Using the data below, output the first line and every line after it up to and including the line containing "groove_z = overall_length", exactly as written and with nothing added.

--- Start Data block ---

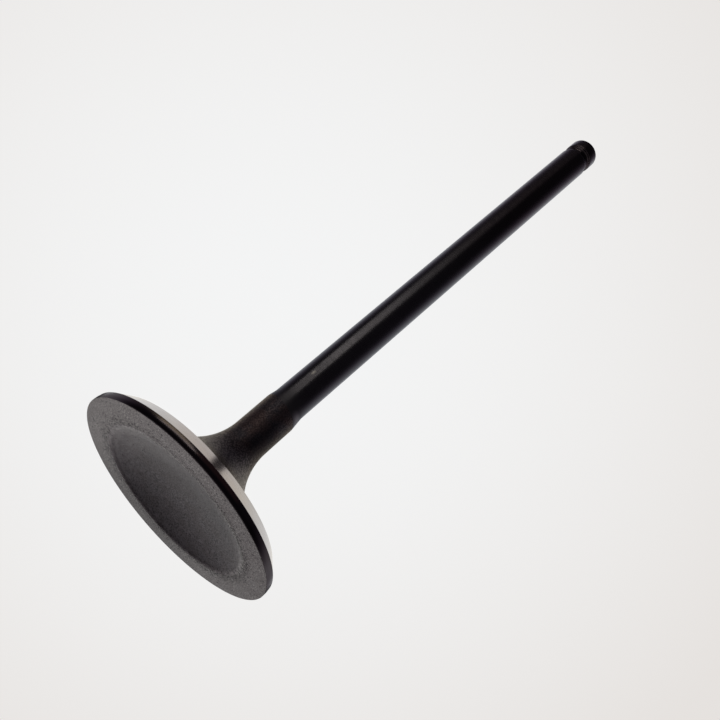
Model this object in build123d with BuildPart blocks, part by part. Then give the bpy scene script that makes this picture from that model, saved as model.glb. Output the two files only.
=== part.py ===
"""Engine valve: head, neck, stem and tip turned on one axis, as one solid.

Millimetres.  The axis is Z.  The flat rim of the face is z = 0 and the stem
points up, so the valve stands on its head.
"""

import os
from math import asin, cos, radians, sin, tan

from build123d import *

os.makedirs("parts", exist_ok=True)

# overall
head_dia = 34.1
stem_dia = 5.5
overall_length = 107.9

# face: a flat rim round a shallow dish, with a rounded lip between them
dish_dia = 26.0            # where the flat rim ends
dish_depth = 1.3
lip_radius = 6.0
face_edge_break = 0.12

# margin and seat
margin_height = 1.23       # face to the start of the seat
relief_height = 0.6        # the margin leans in a little above this
margin_relief = 0.08
seat_angle = 45.0          # from the plane of the face
seat_radial_width = 1.77

# neck: a shallow back face running into a long fillet, then a plain land
back_angle = 12.0          # from the plane of the face
neck_fillet = 11.4
land_dia = 6.04
land_end = 20.8            # height where the land gives way to the ground stem
ramp_length = 1.9

# tip: one round-bottomed keeper groove and a chamfered end
tip_land = 2.7             # plain length between the groove and the end
groove_width = 1.8
groove_depth = 0.45
tip_chamfer = 0.5

# radii and heights that follow
head_r = head_dia / 2
stem_r = stem_dia / 2
land_r = land_dia / 2
seat_outer_r = head_r - margin_relief
seat_inner_r = seat_outer_r - seat_radial_width
seat_inner_z = margin_height + seat_radial_width * tan(radians(seat_angle))

groove_z = overall_length - tip_land - groove_width / 2

# the dish is a cap of a sphere, and the rounded lip touches it on a tangent
lip_r = dish_dia / 2
sphere_r = (lip_r ** 2 + dish_depth ** 2) / (2 * dish_depth) - lip_radius
sphere_z = dish_depth - sphere_r
dish_edge_r = lip_r * sphere_r / (sphere_r + lip_radius)
dish_slope = asin(dish_edge_r / sphere_r)
half = dish_slope / 2

# the neck fillet touches the back face on one side and the land on the other
back = radians(back_angle)
fillet_r = land_r + neck_fillet
fillet_z = seat_inner_z + (neck_fillet - (fillet_r - seat_inner_r) * sin(back)) / cos(back)
bend = (radians(90) - back) / 2

# corners of the half section, as (radius, height)
dish_centre = (0, dish_depth)
dish_middle = (sphere_r * sin(half), sphere_z + sphere_r * cos(half))
dish_edge = (dish_edge_r, sphere_z + sphere_r * cos(dish_slope))
lip_middle = (lip_r - lip_radius * sin(half), lip_radius - lip_radius * cos(half))
rim_inner = (lip_r, 0)
rim_outer = (head_r - face_edge_break, 0)
margin_low = (head_r, face_edge_break)
margin_bend = (head_r, relief_height)
seat_bottom = (seat_outer_r, margin_height)
seat_top = (seat_inner_r, seat_inner_z)
fillet_start = (fillet_r - neck_fillet * sin(back), fillet_z - neck_fillet * cos(back))
fillet_middle = (fillet_r - neck_fillet * cos(bend), fillet_z - neck_fillet * sin(bend))
fillet_end = (land_r, fillet_z)
ramp_low = (land_r, land_end)
ramp_high = (stem_r, land_end + ramp_length)
groove_low = (stem_r, groove_z - groove_width / 2)
groove_root = (stem_r - groove_depth, groove_z)
groove_high = (stem_r, groove_z + groove_width / 2)
tip_low = (stem_r, overall_length - tip_chamfer)
tip_high = (stem_r - tip_chamfer, overall_length)
tip_centre = (0, overall_length)

with BuildPart() as valve:
    with BuildSketch(Plane.XZ):
        with BuildLine():
            ThreePointArc(dish_centre, dish_middle, dish_edge)
            ThreePointArc(dish_edge, lip_middle, rim_inner)
            Polyline(rim_inner, rim_outer, margin_low, margin_bend, seat_bottom)
            Polyline(seat_bottom, seat_top, fillet_start)
            ThreePointArc(fillet_start, fillet_middle, fillet_end)
            Polyline(fillet_end, ramp_low, ramp_high, groove_low)
            ThreePointArc(groove_low, groove_root, groove_high)
            Polyline(groove_high, tip_low, tip_high, tip_centre, dish_centre)
        make_face()
    revolve(axis=Axis.Z, revolution_arc=360)

valve.part.label = "valve"
export_step(valve.part, "parts/valve.step")
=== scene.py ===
# %% [markdown]
# # An engine valve
#
# An engine valve is one piece of steel: a round head with a shallow dish in
# its face, a ground seat round its edge, a neck that flares out of the stem,
# and a long stem with a groove near the tip for the keepers that hold its
# spring. A forge upsets the head on the end of a bar, a lathe turns the
# profile, and grinding wheels finish the seat and the stem.
#
# This lesson loads the plain solid as a frame, turns the same form again with
# fine rings, and gives each zone of the steel its own finish.

from math import asin, cos, pi, radians, sin
from types import SimpleNamespace

import bmesh
import bpy
from mathutils import Matrix, Vector


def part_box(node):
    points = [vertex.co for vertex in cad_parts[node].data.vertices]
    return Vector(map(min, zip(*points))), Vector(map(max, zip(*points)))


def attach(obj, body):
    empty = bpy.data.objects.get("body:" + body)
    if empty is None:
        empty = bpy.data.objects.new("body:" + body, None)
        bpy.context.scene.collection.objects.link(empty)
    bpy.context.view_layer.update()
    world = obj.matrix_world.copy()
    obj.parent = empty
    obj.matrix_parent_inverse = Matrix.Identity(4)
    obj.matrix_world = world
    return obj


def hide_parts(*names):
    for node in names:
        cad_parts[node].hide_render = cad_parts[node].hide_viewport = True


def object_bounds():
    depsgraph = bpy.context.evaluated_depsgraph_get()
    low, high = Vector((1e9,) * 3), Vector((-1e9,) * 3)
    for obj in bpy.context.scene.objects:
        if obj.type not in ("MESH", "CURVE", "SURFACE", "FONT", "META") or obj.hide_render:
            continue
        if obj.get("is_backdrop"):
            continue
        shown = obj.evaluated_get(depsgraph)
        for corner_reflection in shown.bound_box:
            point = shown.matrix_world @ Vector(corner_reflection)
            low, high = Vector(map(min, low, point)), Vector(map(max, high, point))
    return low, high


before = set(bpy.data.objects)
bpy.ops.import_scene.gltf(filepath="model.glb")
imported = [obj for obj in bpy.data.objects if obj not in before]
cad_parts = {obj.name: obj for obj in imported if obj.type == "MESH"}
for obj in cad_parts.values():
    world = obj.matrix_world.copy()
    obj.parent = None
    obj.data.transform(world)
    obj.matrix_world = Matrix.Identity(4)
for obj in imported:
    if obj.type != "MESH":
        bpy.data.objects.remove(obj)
cad_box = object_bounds()
low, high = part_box("valve")
print("nodes:", sorted(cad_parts), "box:", [round(v * 1000, 2) for v in (*low, *high)])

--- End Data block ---

▶ Expected output:
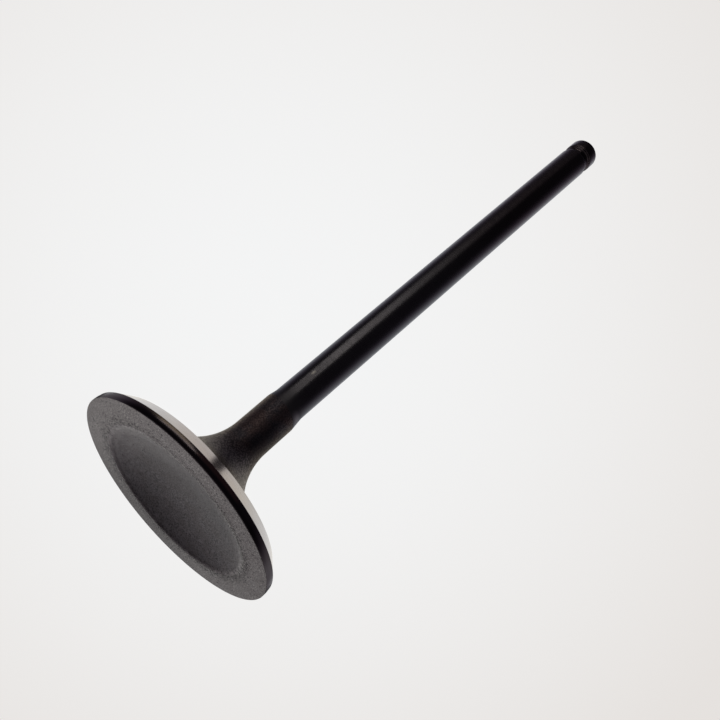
Model this object in build123d with BuildPart blocks, part by part. Then give the bpy scene script that makes this picture from that model, saved as model.glb. Output the two files only.
=== part.py ===
"""Engine valve: head, neck, stem and tip turned on one axis, as one solid.

Millimetres.  The axis is Z.  The flat rim of the face is z = 0 and the stem
points up, so the valve stands on its head.
"""

import os
from math import asin, cos, radians, sin, tan

from build123d import *

os.makedirs("parts", exist_ok=True)

# overall
head_dia = 34.1
stem_dia = 5.5
overall_length = 107.9

# face: a flat rim round a shallow dish, with a rounded lip between them
dish_dia = 26.0            # where the flat rim ends
dish_depth = 1.3
lip_radius = 6.0
face_edge_break = 0.12

# margin and seat
margin_height = 1.23       # face to the start of the seat
relief_height = 0.6        # the margin leans in a little above this
margin_relief = 0.08
seat_angle = 45.0          # from the plane of the face
seat_radial_width = 1.77

# neck: a shallow back face running into a long fillet, then a plain land
back_angle = 12.0          # from the plane of the face
neck_fillet = 11.4
land_dia = 6.04
land_end = 20.8            # height where the land gives way to the ground stem
ramp_length = 1.9

# tip: one round-bottomed keeper groove and a chamfered end
tip_land = 2.7             # plain length between the groove and the end
groove_width = 1.8
groove_depth = 0.45
tip_chamfer = 0.5

# radii and heights that follow
head_r = head_dia / 2
stem_r = stem_dia / 2
land_r = land_dia / 2
seat_outer_r = head_r - margin_relief
seat_inner_r = seat_outer_r - seat_radial_width
seat_inner_z = margin_height + seat_radial_width * tan(radians(seat_angle))

groove_z = overall_length - tip_land - groove_width / 2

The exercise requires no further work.